ヤクルトレディをつかまえて
ヤクルトレディを探しています。
4月。
我が家は夫の仕事の都合で神奈川から大阪へ引っ越しをすることになった。
新しい地では役所で各手続きが必要になる。
転入届や子どもの手当等。
転出の時にも3時間ほどかけて役所の各窓口をまわった。
そういえば運転免許証の住所変更もまだ行っていない。
更に日々の暮らしに必要な場所も探さなくてはならない。
子どもの病院
大人の病院
美容院
歯医者
それから美味しいパン屋さん
最寄りの本屋さん
ワイン屋さんがあればとってもいい
花屋さんもあれば嬉しい
そしてヤクルト。
職場でヤクルトレディに出会い飲み始め迎えた昔の春、私の「酷い花粉症」が「やや酷い花粉症」になったと感じたあの日から私はヤクルトを飲み続けている。
効いているのかどうかなんてもうわからない。ただ
「ヤクルトを飲んでいる、というのがいつか大きな財産になる」
この思いだけでやっている。
花粉だけではない。
風邪の予感がある時だって
「だけど私はヤクルトをのんでいる」
と己を鼓舞することができる。
その後仕事を辞めて、故郷も離れヤクルトとも距離ができたかと思っていたらある日、住んでいたアパートのチャイムが鳴りヤクルトレディが「ヤクルトどうですか」とやってきた。
即、契約をした。
その時のレディのNさんとはヤクルトのお仕事を始めたばかりということ、うちの子どもより少しお姉さんのお子さんがいること、出身が同じ九州だということを受け渡しの合間に話をして、お互いの言葉に故郷のアクセントを見つけてはいつまでも抜けない訛に苦笑いを交わした。
そこから引っ越しが決まった時にはお互いに
「残念です」と言い合いながらさようならをした。
次の地、横浜では、うちの前をヤクルトバイクで走り宅配しているレディを
「うちにも来てください!」
と呼び止め、付き合いがはじまった。
レディのKさんは売れっ子らしくあちこちで見かけたが配達の途中すれ違うといつも元気に声をかけてくれた。

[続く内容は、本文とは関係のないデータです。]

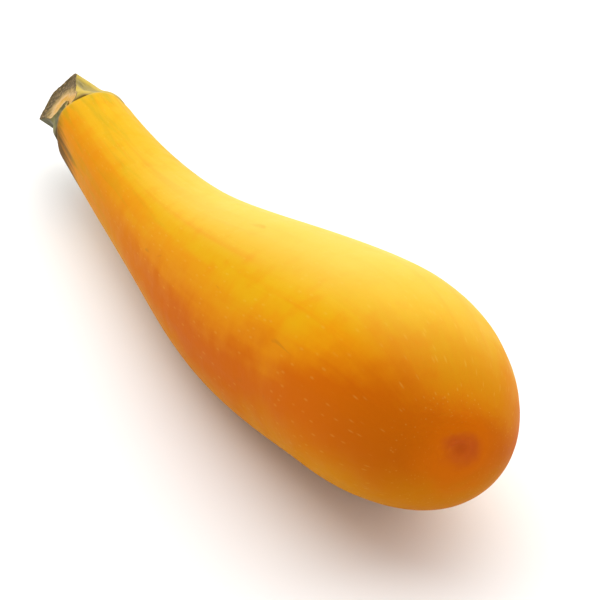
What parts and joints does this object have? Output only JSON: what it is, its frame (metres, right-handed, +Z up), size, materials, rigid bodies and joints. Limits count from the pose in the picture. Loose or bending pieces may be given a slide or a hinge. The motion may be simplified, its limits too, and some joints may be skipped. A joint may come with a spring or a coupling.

うちへの配達時間は留守が多い時間帯だったのでボックスを置いてもらってそこにヤクルトを配達してもらっていた。
伝えたいことがあるときはお手紙が入っていたり、入れたりしながらやり取りをして、大阪への引っ越しが決まりお別れとなったときはやはりお手紙で
「お元気でいてください」
と言葉を渡しあった。
ヤクルトさんは球団が頑張ったシーズンには子どもたちに、とノートやシールなどのおまけをくれる。
年末にはいつもカレンダーをくれる。おかげでうちのキッチン用カレンダーは何年もヤクルトカレンダーだ。
引っ越しでお別れのときには寂しいけれど私たちは出会いと別れを繰り返してきた。今更出会いもカレンダーも変えられない。
そして今、大阪。
この町、このマンション。全然ヤクルトレディがいない、見当たらない。
正確には一度だけ家から自転車で10分くらいの横断歩道で信号待ちをしているとき、後ろに自転車のヤクルトさんがいたことがある。
声をかけようか迷ったが家から微妙に離れている。
縄張りが違うかもしれない、と思い踏みとどまってしまった。
後悔している。
スーパーで買えばいい、と思うかもしれないが『ヤクルトレディのみが扱う宅配限定商品』というのが謳い文句の品を飲んでいたのでスーパーの品ではもう納得がいかないのだ。
違い?
分かりやすいところでは、内容量が違う気がするし、もしかしたら目に見えないシロタ株のなにかが違うのかもしれない。
正直、違いなんて分からないもっと言えばどうでもいい。
とにかく私は新たなレディと出会い、ヤクルトを手にしたいのだ。
何だこの欲求。
ある夜、もう仕方ない文明の利器、ネットでなんとかしようと『ヤクルト 申し込み』で検索をかけた。
すぐに『ヤクルト届けてネット』という目的のページが見つかったので届けてほしい、いつもの商品『ヤクルト400LT』を検索すると
大変申し訳ございません。
対象の商品は、現在、新たな注文の受付を休止しております。
の文字。
ヤクルトを売ってくれないの?
ヤクルト屋さんなのに?
じゃあ、何を売ってくれるのかとスクロールしていくとどうやらミルミルは私のようなポッと出にも売ってくれるらしい。
ミルミル。
そうじゃないんだよ。
神奈川のヤクルトレディKさんの推薦状でも用意しとけばよかったのか。
しかしヤクルトレディだって新規客は必要なはずだ。とくに新しく就職した人ならば。
彼女らは今、ミルミルだけで営業をかけているというのだろうが。
カードが弱すぎやしないか。
営業用に個人で融通できる分があるかもしれない。
なんとかヤクルトレディを捕まえて、直接お願いしてみたい。
無理は言いません。道理も通します。
だけど万に一つの可能性にかけて私は今日もヤクルトレディを探しています。